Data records
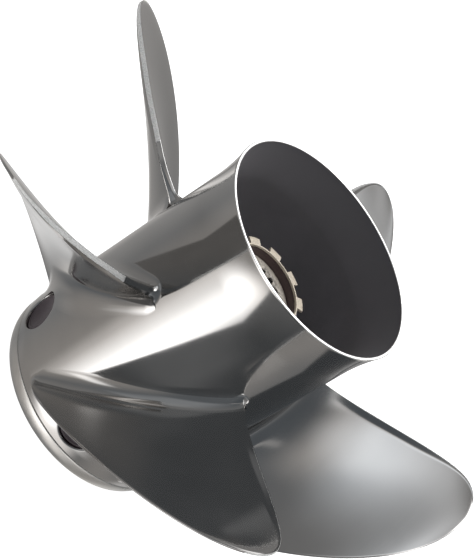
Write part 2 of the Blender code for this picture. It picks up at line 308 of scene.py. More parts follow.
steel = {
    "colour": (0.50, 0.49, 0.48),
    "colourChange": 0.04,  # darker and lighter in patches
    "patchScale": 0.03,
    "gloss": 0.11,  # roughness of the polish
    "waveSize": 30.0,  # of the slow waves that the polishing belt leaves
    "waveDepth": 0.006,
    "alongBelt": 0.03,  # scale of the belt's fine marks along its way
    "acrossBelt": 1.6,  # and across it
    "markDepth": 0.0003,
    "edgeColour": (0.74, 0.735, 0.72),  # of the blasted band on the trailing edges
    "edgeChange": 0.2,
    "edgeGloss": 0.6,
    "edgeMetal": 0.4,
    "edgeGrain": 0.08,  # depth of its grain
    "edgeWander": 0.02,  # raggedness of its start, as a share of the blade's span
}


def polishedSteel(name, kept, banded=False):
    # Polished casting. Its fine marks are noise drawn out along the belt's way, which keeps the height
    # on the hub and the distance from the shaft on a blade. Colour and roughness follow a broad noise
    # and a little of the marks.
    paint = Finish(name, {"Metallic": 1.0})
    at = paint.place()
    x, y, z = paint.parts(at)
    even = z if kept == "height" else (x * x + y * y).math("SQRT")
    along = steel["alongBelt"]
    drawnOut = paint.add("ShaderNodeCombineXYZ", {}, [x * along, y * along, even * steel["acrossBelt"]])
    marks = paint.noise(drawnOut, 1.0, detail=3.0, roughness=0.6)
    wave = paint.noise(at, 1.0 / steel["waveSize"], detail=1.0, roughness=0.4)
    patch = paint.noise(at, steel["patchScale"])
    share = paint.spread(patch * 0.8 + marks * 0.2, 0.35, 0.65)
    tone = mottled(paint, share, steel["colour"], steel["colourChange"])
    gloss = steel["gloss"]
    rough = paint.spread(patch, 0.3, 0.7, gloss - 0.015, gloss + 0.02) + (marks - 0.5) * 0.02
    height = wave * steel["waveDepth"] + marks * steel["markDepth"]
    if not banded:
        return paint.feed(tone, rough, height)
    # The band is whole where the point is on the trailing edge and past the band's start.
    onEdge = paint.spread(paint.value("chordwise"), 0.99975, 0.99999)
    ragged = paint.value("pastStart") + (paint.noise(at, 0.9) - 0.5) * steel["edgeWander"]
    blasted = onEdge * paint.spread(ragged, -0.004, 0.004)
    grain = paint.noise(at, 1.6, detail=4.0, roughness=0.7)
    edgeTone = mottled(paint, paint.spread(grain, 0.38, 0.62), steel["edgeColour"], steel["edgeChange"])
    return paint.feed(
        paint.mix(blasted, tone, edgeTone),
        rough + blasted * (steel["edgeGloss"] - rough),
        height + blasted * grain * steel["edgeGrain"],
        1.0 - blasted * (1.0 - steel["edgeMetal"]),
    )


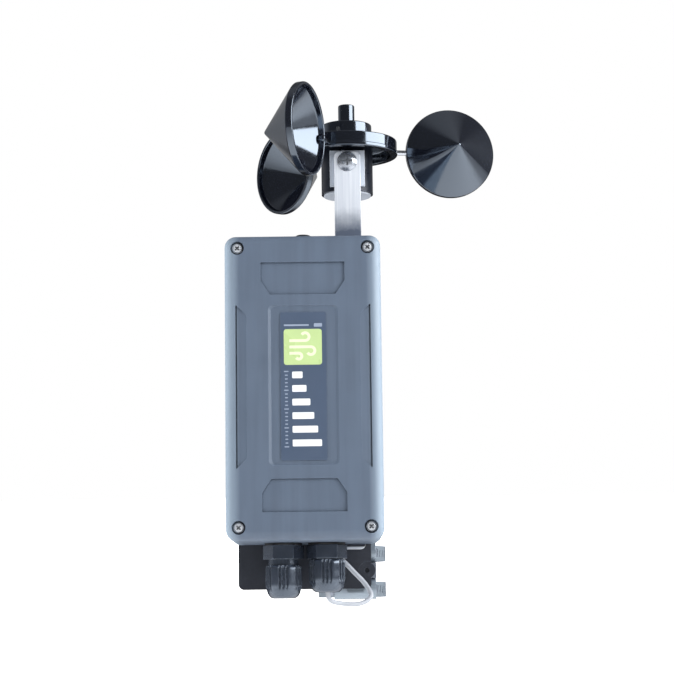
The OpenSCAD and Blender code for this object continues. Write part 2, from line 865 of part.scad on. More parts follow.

**REQUIRED TASK**
Return all of the entries word for word.

**REPLY**
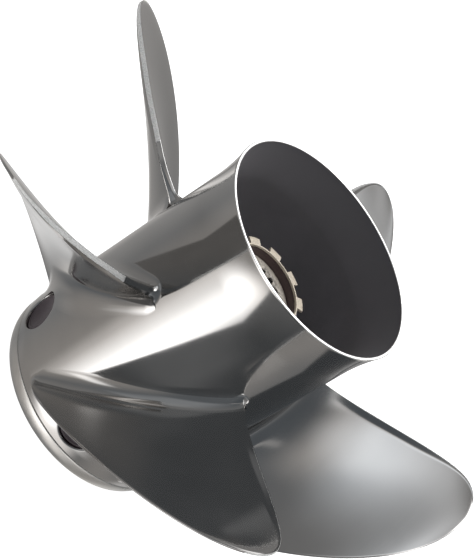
Write part 2 of the Blender code for this picture. It picks up at line 308 of scene.py. More parts follow.
steel = {
    "colour": (0.50, 0.49, 0.48),
    "colourChange": 0.04,  # darker and lighter in patches
    "patchScale": 0.03,
    "gloss": 0.11,  # roughness of the polish
    "waveSize": 30.0,  # of the slow waves that the polishing belt leaves
    "waveDepth": 0.006,
    "alongBelt": 0.03,  # scale of the belt's fine marks along its way
    "acrossBelt": 1.6,  # and across it
    "markDepth": 0.0003,
    "edgeColour": (0.74, 0.735, 0.72),  # of the blasted band on the trailing edges
    "edgeChange": 0.2,
    "edgeGloss": 0.6,
    "edgeMetal": 0.4,
    "edgeGrain": 0.08,  # depth of its grain
    "edgeWander": 0.02,  # raggedness of its start, as a share of the blade's span
}


def polishedSteel(name, kept, banded=False):
    # Polished casting. Its fine marks are noise drawn out along the belt's way, which keeps the height
    # on the hub and the distance from the shaft on a blade. Colour and roughness follow a broad noise
    # and a little of the marks.
    paint = Finish(name, {"Metallic": 1.0})
    at = paint.place()
    x, y, z = paint.parts(at)
    even = z if kept == "height" else (x * x + y * y).math("SQRT")
    along = steel["alongBelt"]
    drawnOut = paint.add("ShaderNodeCombineXYZ", {}, [x * along, y * along, even * steel["acrossBelt"]])
    marks = paint.noise(drawnOut, 1.0, detail=3.0, roughness=0.6)
    wave = paint.noise(at, 1.0 / steel["waveSize"], detail=1.0, roughness=0.4)
    patch = paint.noise(at, steel["patchScale"])
    share = paint.spread(patch * 0.8 + marks * 0.2, 0.35, 0.65)
    tone = mottled(paint, share, steel["colour"], steel["colourChange"])
    gloss = steel["gloss"]
    rough = paint.spread(patch, 0.3, 0.7, gloss - 0.015, gloss + 0.02) + (marks - 0.5) * 0.02
    height = wave * steel["waveDepth"] + marks * steel["markDepth"]
    if not banded:
        return paint.feed(tone, rough, height)
    # The band is whole where the point is on the trailing edge and past the band's start.
    onEdge = paint.spread(paint.value("chordwise"), 0.99975, 0.99999)
    ragged = paint.value("pastStart") + (paint.noise(at, 0.9) - 0.5) * steel["edgeWander"]
    blasted = onEdge * paint.spread(ragged, -0.004, 0.004)
    grain = paint.noise(at, 1.6, detail=4.0, roughness=0.7)
    edgeTone = mottled(paint, paint.spread(grain, 0.38, 0.62), steel["edgeColour"], steel["edgeChange"])
    return paint.feed(
        paint.mix(blasted, tone, edgeTone),
        rough + blasted * (steel["edgeGloss"] - rough),
        height + blasted * grain * steel["edgeGrain"],
        1.0 - blasted * (1.0 - steel["edgeMetal"]),
    )


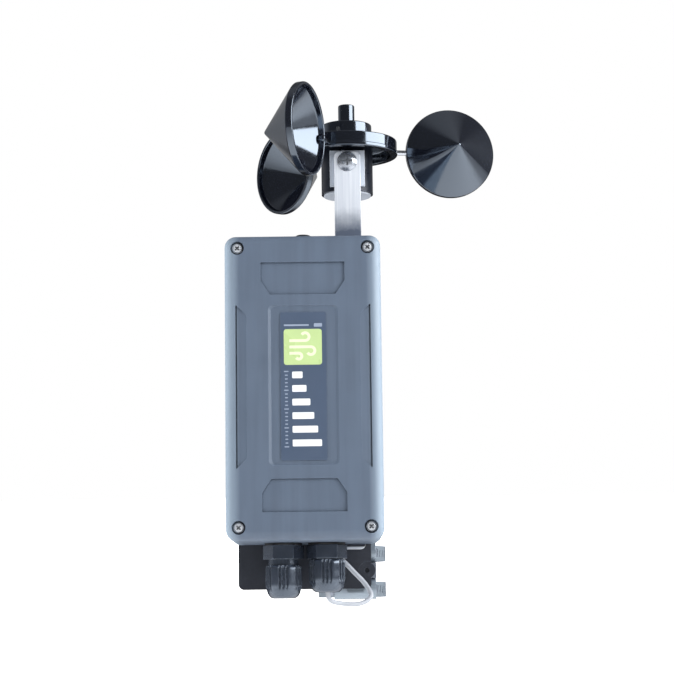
The OpenSCAD and Blender code for this object continues. Write part 2, from line 865 of part.scad on. More parts follow.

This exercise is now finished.